-- BEGIN --

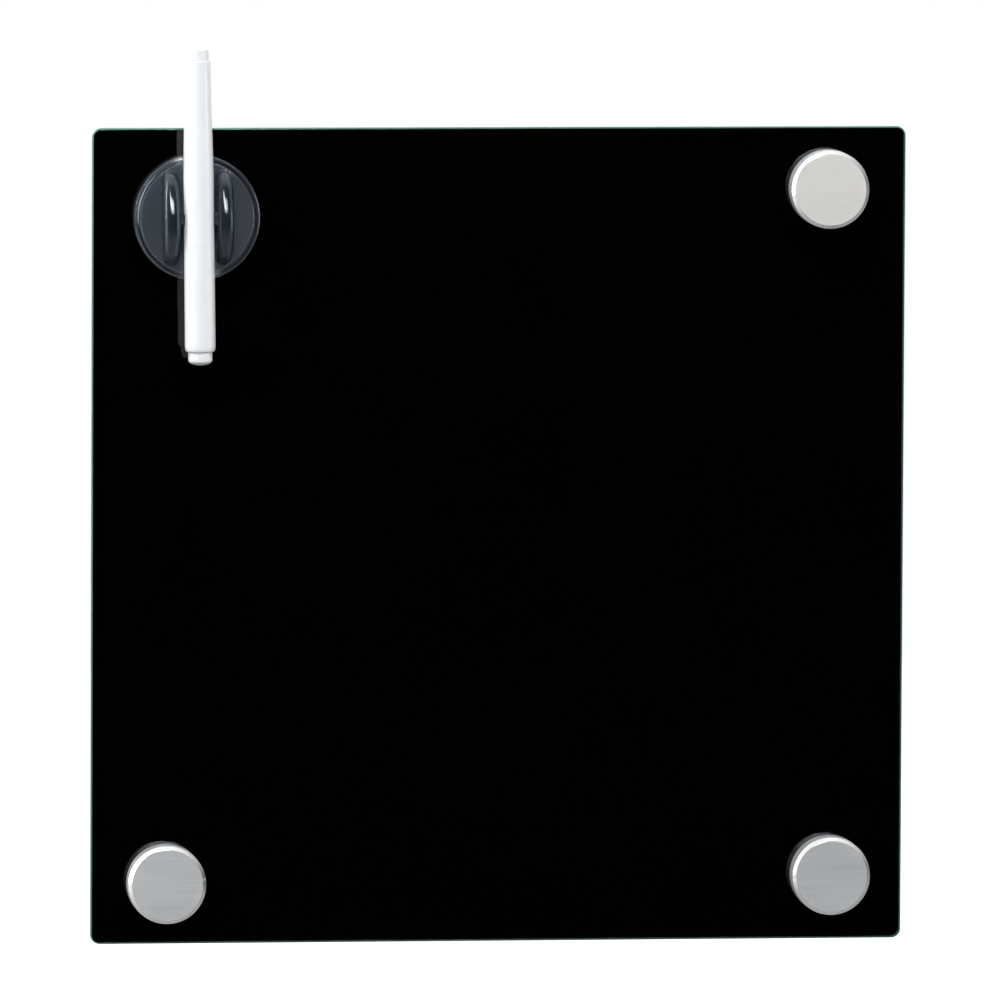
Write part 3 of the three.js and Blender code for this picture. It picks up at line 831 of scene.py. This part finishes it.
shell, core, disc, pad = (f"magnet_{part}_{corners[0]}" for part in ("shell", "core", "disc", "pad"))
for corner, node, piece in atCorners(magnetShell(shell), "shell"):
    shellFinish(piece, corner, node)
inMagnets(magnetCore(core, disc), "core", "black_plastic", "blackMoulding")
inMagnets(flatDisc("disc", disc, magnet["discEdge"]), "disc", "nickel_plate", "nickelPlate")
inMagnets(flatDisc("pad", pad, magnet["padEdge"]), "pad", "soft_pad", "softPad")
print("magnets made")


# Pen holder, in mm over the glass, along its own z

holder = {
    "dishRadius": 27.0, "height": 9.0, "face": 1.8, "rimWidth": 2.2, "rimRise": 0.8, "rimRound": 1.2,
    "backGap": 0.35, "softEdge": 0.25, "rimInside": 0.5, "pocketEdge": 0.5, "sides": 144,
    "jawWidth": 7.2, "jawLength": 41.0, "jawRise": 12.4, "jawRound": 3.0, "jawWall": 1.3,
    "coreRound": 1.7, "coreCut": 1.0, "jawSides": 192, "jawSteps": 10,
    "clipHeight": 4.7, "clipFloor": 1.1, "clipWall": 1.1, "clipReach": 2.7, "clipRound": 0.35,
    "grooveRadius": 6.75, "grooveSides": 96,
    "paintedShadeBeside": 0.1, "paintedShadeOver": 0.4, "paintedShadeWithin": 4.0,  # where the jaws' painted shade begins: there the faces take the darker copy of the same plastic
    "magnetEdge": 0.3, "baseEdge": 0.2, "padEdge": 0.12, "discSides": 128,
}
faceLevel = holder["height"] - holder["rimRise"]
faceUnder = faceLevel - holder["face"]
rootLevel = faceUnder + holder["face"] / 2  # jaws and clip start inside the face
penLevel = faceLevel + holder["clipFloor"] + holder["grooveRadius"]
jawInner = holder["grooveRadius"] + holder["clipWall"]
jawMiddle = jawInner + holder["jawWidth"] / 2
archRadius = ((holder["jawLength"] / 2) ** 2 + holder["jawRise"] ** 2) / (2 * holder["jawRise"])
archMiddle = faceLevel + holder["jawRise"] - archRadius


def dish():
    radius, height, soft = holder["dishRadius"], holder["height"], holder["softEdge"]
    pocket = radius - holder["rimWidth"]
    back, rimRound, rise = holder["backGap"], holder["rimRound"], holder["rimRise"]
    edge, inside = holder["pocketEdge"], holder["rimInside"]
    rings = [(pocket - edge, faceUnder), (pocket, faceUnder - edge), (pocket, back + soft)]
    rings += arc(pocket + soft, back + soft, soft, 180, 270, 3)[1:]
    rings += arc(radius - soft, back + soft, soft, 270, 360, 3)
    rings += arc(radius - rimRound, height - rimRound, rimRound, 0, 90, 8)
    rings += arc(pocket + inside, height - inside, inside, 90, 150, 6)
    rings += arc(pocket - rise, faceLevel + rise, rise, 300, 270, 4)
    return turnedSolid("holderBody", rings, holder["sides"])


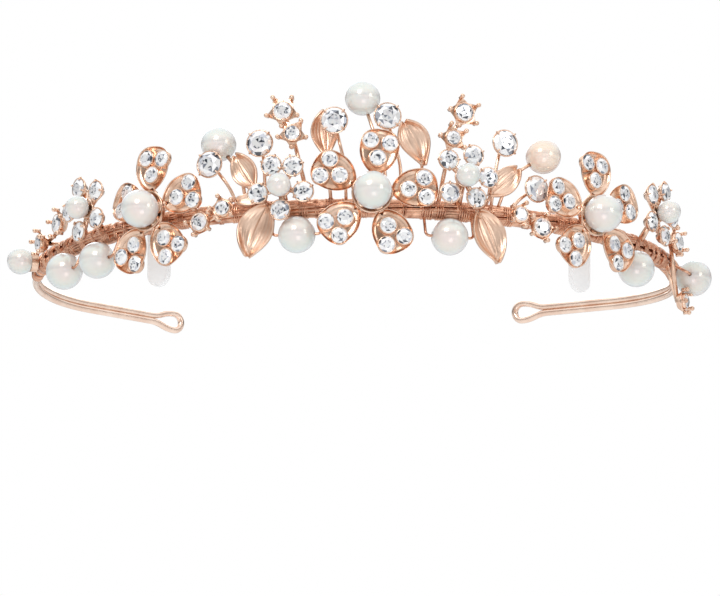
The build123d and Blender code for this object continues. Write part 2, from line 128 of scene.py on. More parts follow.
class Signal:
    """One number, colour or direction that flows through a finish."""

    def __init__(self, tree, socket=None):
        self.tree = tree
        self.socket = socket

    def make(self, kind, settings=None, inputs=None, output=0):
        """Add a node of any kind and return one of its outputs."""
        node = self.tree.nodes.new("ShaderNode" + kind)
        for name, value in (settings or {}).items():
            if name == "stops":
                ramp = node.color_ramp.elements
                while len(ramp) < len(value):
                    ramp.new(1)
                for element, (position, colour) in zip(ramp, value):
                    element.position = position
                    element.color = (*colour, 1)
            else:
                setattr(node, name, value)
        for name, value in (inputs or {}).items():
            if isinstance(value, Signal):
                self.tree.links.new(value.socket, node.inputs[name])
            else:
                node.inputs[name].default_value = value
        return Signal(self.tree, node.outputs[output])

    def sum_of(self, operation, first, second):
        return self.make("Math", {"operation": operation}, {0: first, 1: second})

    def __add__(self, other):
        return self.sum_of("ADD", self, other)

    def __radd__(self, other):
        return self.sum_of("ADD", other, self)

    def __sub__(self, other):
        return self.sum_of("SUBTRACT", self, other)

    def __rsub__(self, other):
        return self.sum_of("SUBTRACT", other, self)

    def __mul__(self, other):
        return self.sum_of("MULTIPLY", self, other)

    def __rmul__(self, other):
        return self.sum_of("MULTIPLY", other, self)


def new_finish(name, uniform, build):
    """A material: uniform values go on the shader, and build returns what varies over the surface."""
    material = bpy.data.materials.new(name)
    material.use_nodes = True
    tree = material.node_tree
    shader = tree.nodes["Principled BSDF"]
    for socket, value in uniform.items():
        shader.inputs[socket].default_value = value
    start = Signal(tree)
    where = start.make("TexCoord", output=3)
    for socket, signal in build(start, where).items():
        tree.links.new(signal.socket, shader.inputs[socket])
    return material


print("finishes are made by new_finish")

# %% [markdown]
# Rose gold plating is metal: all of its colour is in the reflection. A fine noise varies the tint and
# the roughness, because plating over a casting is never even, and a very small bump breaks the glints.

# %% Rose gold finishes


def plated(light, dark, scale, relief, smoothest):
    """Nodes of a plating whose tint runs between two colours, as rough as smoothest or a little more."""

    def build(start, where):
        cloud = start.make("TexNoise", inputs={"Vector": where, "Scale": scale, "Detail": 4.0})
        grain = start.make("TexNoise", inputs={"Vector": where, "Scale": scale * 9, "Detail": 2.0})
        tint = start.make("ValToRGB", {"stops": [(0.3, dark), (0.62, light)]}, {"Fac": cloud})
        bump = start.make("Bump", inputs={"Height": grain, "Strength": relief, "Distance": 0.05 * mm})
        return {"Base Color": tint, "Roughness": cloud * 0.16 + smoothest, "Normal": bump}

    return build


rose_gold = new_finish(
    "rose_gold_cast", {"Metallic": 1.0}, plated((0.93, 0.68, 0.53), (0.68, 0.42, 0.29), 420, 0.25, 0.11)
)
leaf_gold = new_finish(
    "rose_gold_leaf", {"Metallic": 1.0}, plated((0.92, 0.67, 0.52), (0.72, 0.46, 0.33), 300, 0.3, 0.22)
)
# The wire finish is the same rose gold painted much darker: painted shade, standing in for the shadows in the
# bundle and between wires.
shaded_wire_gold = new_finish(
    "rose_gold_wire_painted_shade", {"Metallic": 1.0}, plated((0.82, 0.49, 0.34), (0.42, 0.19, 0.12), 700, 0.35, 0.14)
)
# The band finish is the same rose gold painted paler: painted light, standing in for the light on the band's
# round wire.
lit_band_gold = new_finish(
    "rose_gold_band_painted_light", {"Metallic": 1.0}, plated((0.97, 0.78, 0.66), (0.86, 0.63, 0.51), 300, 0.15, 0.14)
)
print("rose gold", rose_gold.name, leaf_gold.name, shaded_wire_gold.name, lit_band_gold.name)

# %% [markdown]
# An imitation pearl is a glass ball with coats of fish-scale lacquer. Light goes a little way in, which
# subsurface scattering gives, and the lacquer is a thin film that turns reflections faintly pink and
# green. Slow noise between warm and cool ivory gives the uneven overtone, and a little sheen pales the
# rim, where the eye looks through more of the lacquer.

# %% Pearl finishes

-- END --

● **WHAT YOU NEED TO DO**:
Of the lines above, retype only those from the line containing "The build123d and" through the line containing "self.socket = socket", including both, exactly.

● **COMPLETE RESPONSE**:
The build123d and Blender code for this object continues. Write part 2, from line 128 of scene.py on. More parts follow.
class Signal:
    """One number, colour or direction that flows through a finish."""

    def __init__(self, tree, socket=None):
        self.tree = tree
        self.socket = socket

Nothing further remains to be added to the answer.